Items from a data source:
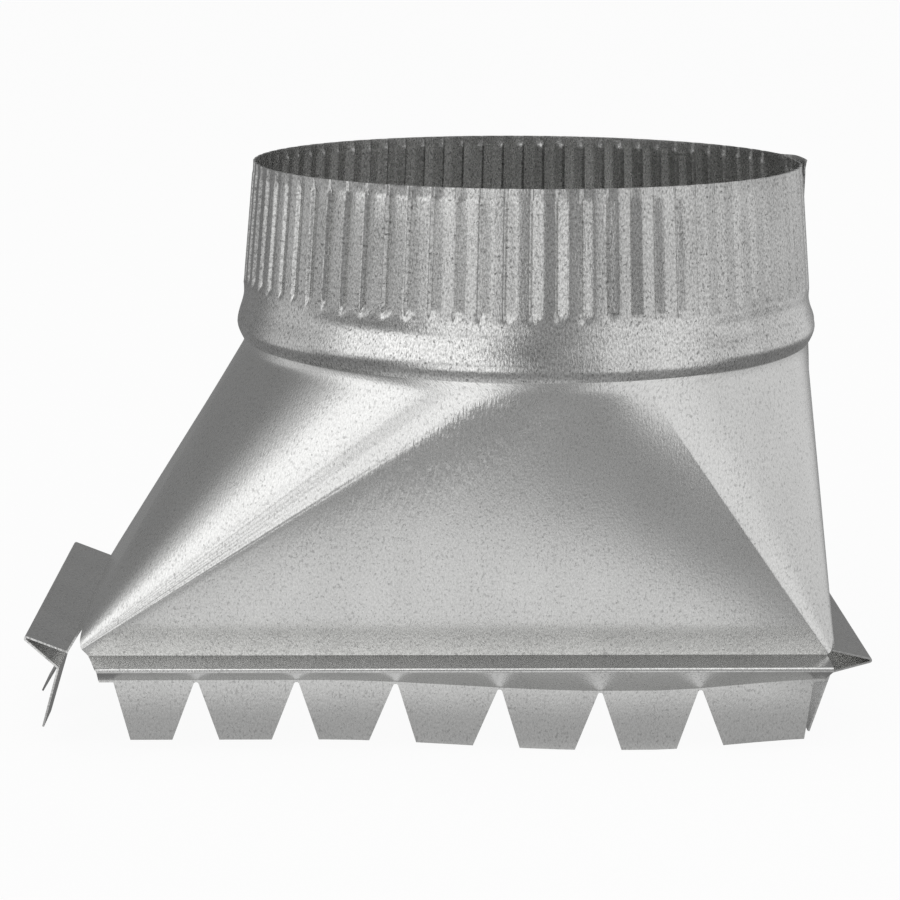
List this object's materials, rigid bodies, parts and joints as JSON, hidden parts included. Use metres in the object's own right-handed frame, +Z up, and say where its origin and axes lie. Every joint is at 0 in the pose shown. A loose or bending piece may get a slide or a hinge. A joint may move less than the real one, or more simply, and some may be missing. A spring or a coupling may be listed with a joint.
{
  "type": "side duct takeoff fitting",
  "caption": "Sheet metal duct takeoff: an oblong tabbed base with a folded stop bead rises to a crimped and beaded round collar.",
  "frame": {"origin": "middle of the oblong base, in the plane of the bend lines where the walls turn into the stop bead", "axes": "+Z up the round collar, +X towards the steep wall under the collar, -Y towards the front; the collar's axis is parallel to Z and 20.7 mm towards +X"},
  "size_m": [0.2205, 0.1562, 0.1472],
  "materials": {
    "body_sheet": "galvanised, fine spangle",
    "collar_sheet": "galvanised, fine spangle"
  },
  "bodies": {
    "root": {"transition_body": "body_sheet", "crimped_collar": "collar_sheet"}
  },
  "joints": []
}
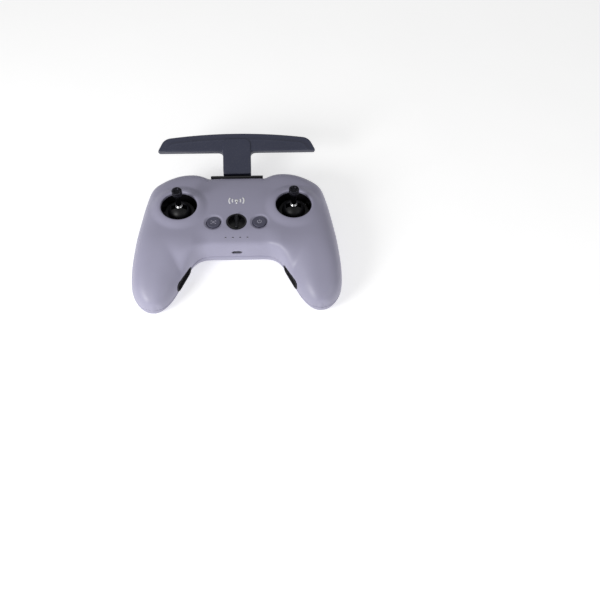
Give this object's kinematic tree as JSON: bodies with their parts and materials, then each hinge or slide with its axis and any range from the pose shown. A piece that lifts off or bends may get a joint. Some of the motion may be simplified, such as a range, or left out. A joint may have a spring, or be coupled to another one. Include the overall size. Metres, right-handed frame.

EXERCISE DESCRIPTION:
Please reproduce each line exactly as written.

OUTPUT FOR THIS EXERCISE:
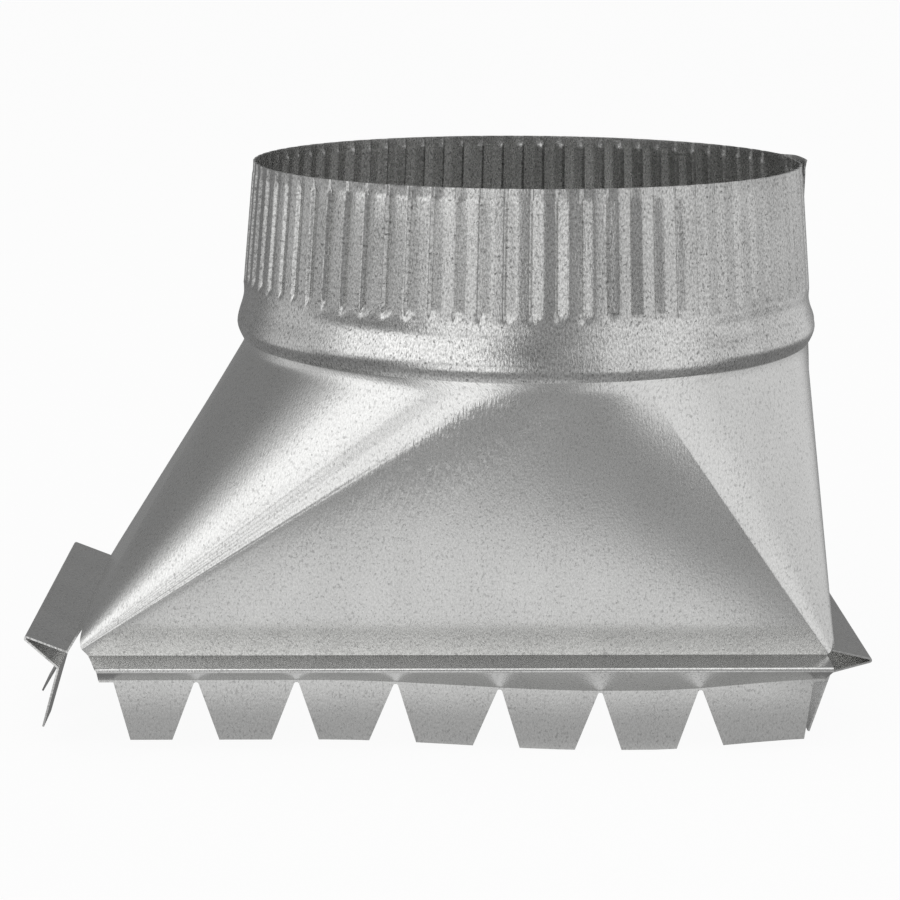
List this object's materials, rigid bodies, parts and joints as JSON, hidden parts included. Use metres in the object's own right-handed frame, +Z up, and say where its origin and axes lie. Every joint is at 0 in the pose shown. A loose or bending piece may get a slide or a hinge. A joint may move less than the real one, or more simply, and some may be missing. A spring or a coupling may be listed with a joint.
{
  "type": "side duct takeoff fitting",
  "caption": "Sheet metal duct takeoff: an oblong tabbed base with a folded stop bead rises to a crimped and beaded round collar.",
  "frame": {"origin": "middle of the oblong base, in the plane of the bend lines where the walls turn into the stop bead", "axes": "+Z up the round collar, +X towards the steep wall under the collar, -Y towards the front; the collar's axis is parallel to Z and 20.7 mm towards +X"},
  "size_m": [0.2205, 0.1562, 0.1472],
  "materials": {
    "body_sheet": "galvanised, fine spangle",
    "collar_sheet": "galvanised, fine spangle"
  },
  "bodies": {
    "root": {"transition_body": "body_sheet", "crimped_collar": "collar_sheet"}
  },
  "joints": []
}
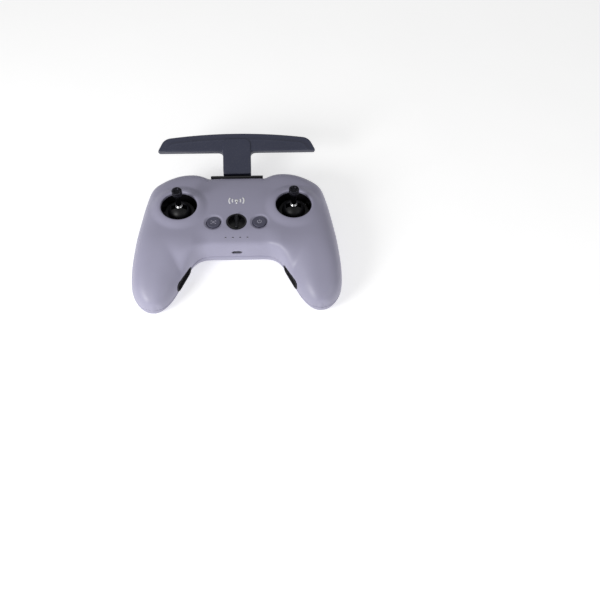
Give this object's kinematic tree as JSON: bodies with their parts and materials, then each hinge or slide with its axis and any range from the pose shown. A piece that lifts off or bends may get a joint. Some of the motion may be simplified, such as a range, or left out. A joint may have a spring, or be coupled to another one. Include the overall size. Metres, right-handed frame.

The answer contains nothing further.